Un autre a encore déclaré : « Un sacrifice en termes de niveau de rémunération, par rapport au secteur privé, est compensé par le sentiment profond d’être au service de l’État pour remplir des missions d’intérêt général ». Ce propos traduit ce que ressentent la plupart des fonctionnaires et je pense que le Gouvernement en porte une lourde responsabilité. Comme le dit l’un d’eux, « les fonctionnaires lisent et entendent qu’ils sont le back office , qu’ils ne servent à rien, qu’ils sont trop souvent absents et qu’ils ne sont pas mobiles », alors même que « la motivation profonde des fonctionnaires repose d’abord sur le sens qu’ils donnent à leur mission ». Dans ce domaine, je crains que la politique de la RGPP n’ait été clairement un échec.
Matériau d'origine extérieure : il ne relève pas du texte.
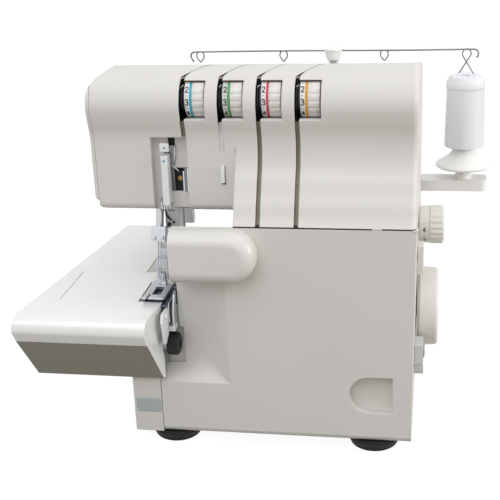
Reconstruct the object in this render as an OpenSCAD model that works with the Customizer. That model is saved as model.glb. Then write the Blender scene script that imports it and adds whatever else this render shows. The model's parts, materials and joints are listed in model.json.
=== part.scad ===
// Four-thread overlock machine (serger) with free arm, sliding cloth plate,
// hinged looper cover, four thumb-wheel tension dials and a rear thread stand.
// Lengths are measured from the front lower right corner of the casing:
// X runs to the left as negative, Y runs from the front to the back, Z is up.
// placed() then moves everything to the centre of the footprint.

/* [Casing] */
// Width of the base
body_w = 222.5; // [216:0.5:230]
// Depth of the base
body_d = 182; // [178:1:188]
// Height of the seam above the looper cover
seam_z = 188; // [184:1:192]
// Overall height of the casing
top_z = 299.6; // [296:0.1:306]
// Wall of the plastic covers
wall = 2.4; // [1.8:0.1:2.6]
// Gap between neighbouring covers
seam = 0.4; // [0.3:0.1:0.6]
// Width of the tower above the seam
tower_w = 134.8; // [132:0.1:138]
// Reach of the arm from the right side
arm_reach = 248; // [244:1:256]
// Underside of the arm
arm_z = 196; // [193:1:200]
// Back of the arm
arm_back = 150; // [140:1:160]
// Corner radius at the arm's upper left end
arm_top_r = 18; // [10:1:24]
// Corner radius at the arm's lower left end
arm_low_r = 9; // [5:1:12]

/* [Feet] */
// Height of a rubber foot
foot_h = 11; // [9:0.5:14]
// Diameter of a rubber foot
foot_d = 45; // [36:1:48]
// Radius of a foot screw
foot_screw_r = 2; // [1.5:0.1:2.5]

/* [Bed and cloth plate] */
// Height of the bed and the cloth plate
bed_z = 124.4; // [122:0.1:127]
// How far the cloth plate reaches past the free arm
plate_margin = 26.4; // [20:0.2:36]
// How far the rounded lip stands out in front
lip_out = 38; // [34:1:42]
// Depth of the lip's rounded face
lip_drop = 21; // [18:0.5:24]
// Height of the skirt's lower edge
skirt_z = 62; // [60:0.5:70]
// How much narrower the plate is at the back
plate_taper = 30.5; // [10:0.5:40]
// Back edge of the cloth plate
plate_back = 186; // [170:1:188]
// Reach of the free arm from the right side
free_arm_reach = 277.6; // [270:0.1:282]
// Depth of the free arm
free_arm_d = 62.6; // [58:0.1:68]
// Height of the free arm's side walls
free_arm_h = 32; // [24:1:38]

/* [Looper cover] */
// Width of the looper cover
looper_cover_w = 199; // [196:0.5:202]
// Right edge of the chute
chute_x = 142; // [138:0.5:146]
// Depth of the chute
chute_depth = 15; // [8:0.5:16]
// Lower edge of the chute
chute_low_z = 57; // [54:0.5:60]
// Upper edge of the chute
chute_top_z = 146; // [143:0.5:149]
// Length of the rounded guard
guard_l = 66; // [60:0.5:70]
// How far the guard stands out
guard_out = 17; // [12:0.5:20]
// Width of the finger recess
grip_w = 33.6; // [28:0.2:38]
// Height of the finger recess
grip_h = 30.8; // [26:0.2:34]
// Radius of the cover's hinge pin
hinge_pin_r = 1.5; // [1.2:0.1:1.8]

/* [Threading] */
// Distance between two thread slots
slot_pitch = 29; // [28:0.1:29.4]
// Width of a thread slot
slot_w = 3.3; // [2.8:0.1:3.4]
// Left edge of the fourth slot
slot_x = 88.6; // [86:0.1:91]
// Radius of a tension dial
dial_r = 15.5; // [14:0.1:15.6]
// Width of a tension dial, with its number band
dial_w = 15.2; // [13:0.1:16]
// Height of a dial window
window_h = 28; // [24:0.5:29]
// Depth of the thread grooves below the slots
groove_depth = 5; // [3:0.5:6]
// Radius of a tension post
post_r = 2.5; // [2:0.1:3]

/* [Needle and presser foot] */
// Distance of the needles from the right side
needle_x = 200.2; // [199.8:0.1:200.6]
// Tilt of the needle bar
needle_tilt = 18; // [17:0.5:19]
// Radius of the needle bar
needle_bar_r = 3.2; // [2.6:0.1:3.4]
// Distance between the two needles
needle_gap = 2.2; // [2:0.1:2.6]
// Radius of the presser bar
presser_bar_r = 3.5; // [3:0.1:3.8]

/* [Drive] */
// Distance of the main shaft from the front
shaft_y = 90; // [88:0.5:92]
// Height of the main shaft
shaft_z = 91.5; // [89:0.5:93]
// Radius of the main shaft
shaft_r = 6; // [5:0.1:6.5]
// Running clearance of every turning fit
run_gap = 0.05; // [0.03:0.01:0.08]
// Diameter of the handwheel
handwheel_d = 66; // [60:0.5:68]
// Width of the handwheel
handwheel_w = 15.6; // [13:0.2:18]
// Radius of the motor
motor_r = 26; // [22:0.5:27]
// Radius of the pulley on the main shaft
big_pulley_r = 27; // [25:0.5:29]
// Radius of the motor's pulley
small_pulley_r = 9; // [8:0.5:10]
// Thickness of the drive belt
belt_t = 1.8; // [1.4:0.1:2]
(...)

Nous avons, monsieur le ministre, une fonction publique que vous connaissez bien et qui est particulièrement performante. De nombreux pays étrangers nous l’envient. La RGPP aurait pu être une politique intelligente. Nous convenons tous de la nécessité de moderniser notre État. Mais en agissant avec un seul objectif, à savoir la réduction du nombre de fonctionnaires et le non-remplacement d’un départ en retraite sur deux, mesure que Bercy propose à tous les ministres successifs depuis des décennies, vous avez dévoyé une politique qui aurait pu être efficace. Au bout du compte, vous avez en grande partie désorganisé la fonction publique, et souvent démoralisé ses fonctionnaires.